Practical applications in quantum communication and quantum computation require the building blocks—quantum bits and quantum memory—to be sufficiently robust and long-lived to allow for manipulation and storage (see the Perspective by Boehme and McCarney). Steger et al. (p. 1280) demonstrate that the nuclear spins of 31P impurities in an almost isotopically pure sample of 28Si can have a coherence time of as long as 192 seconds at a temperature of ∼1.7 K. In diamond at room temperature, Maurer et al. (p. 1283) show that a spin-based qubit system comprised of an isotopic impurity (13C) in the vicinity of a color defect (a nitrogen-vacancy center) could be manipulated to have a coherence time exceeding one second. Such lifetimes promise to make spin-based architectures feasible building blocks for quantum information science.


Stable quantum bits, capable both of storing quantum information for macroscopic time scales and of integration inside small portable devices, are an essential building block for an array of potential applications.
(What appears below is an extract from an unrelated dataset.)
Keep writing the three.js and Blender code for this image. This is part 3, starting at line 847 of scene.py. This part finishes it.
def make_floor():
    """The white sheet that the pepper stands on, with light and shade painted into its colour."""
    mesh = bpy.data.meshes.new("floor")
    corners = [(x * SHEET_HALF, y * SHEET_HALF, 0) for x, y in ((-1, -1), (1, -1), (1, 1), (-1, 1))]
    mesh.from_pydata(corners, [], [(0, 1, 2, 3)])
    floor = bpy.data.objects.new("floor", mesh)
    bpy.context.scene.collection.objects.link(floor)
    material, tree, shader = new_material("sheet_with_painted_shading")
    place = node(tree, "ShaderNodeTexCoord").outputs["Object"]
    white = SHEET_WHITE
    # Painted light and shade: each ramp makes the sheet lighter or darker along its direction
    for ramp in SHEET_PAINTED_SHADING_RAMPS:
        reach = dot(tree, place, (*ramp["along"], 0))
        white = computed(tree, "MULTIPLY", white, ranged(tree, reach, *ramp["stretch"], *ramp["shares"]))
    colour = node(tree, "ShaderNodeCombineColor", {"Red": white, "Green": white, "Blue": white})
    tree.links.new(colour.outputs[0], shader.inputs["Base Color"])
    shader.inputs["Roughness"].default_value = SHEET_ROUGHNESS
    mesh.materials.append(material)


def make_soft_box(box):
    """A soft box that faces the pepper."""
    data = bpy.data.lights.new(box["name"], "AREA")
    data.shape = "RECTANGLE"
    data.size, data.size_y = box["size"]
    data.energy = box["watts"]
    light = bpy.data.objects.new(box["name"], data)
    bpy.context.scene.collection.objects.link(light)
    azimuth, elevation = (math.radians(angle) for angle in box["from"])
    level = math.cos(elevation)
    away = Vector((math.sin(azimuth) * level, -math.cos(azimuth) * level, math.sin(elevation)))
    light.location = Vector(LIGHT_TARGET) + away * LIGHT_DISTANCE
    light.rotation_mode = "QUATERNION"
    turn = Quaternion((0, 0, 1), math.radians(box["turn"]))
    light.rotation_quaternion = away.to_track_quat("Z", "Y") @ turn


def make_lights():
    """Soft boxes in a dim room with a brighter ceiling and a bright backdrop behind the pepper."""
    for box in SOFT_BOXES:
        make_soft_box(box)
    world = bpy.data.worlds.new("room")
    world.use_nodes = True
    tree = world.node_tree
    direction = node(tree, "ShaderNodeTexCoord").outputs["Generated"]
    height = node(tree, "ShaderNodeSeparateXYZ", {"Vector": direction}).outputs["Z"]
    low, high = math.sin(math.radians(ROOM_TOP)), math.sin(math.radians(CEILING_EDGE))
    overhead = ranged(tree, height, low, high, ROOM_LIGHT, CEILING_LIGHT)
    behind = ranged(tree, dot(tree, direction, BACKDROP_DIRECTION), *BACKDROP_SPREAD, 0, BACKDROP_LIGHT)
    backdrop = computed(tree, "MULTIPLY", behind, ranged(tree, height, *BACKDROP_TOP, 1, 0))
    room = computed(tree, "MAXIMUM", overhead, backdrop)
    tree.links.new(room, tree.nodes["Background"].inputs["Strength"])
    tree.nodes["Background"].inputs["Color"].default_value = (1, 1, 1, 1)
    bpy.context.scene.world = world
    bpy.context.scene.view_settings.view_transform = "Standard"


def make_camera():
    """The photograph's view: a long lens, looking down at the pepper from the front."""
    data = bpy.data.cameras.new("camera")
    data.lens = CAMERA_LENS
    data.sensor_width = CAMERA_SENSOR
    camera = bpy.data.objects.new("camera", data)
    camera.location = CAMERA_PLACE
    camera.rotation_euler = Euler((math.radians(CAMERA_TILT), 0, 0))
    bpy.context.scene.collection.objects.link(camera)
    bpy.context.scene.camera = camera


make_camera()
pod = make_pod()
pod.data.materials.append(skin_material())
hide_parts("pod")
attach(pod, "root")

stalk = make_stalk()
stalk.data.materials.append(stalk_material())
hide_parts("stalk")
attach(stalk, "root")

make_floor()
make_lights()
We demonstrate high-fidelity control of a solid-state qubit, which preserves its polarization for several minutes and features coherence lifetimes exceeding 1 second at room temperature. The qubit consists of a single 13C nuclear spin in the vicinity of a nitrogen-vacancy color center within an isotopically purified diamond crystal. The long qubit memory time was achieved via a technique involving dissipative decoupling of the single nuclear spin from its local environment. The versatility, robustness, and potential scalability of this system may allow for new applications in quantum information science.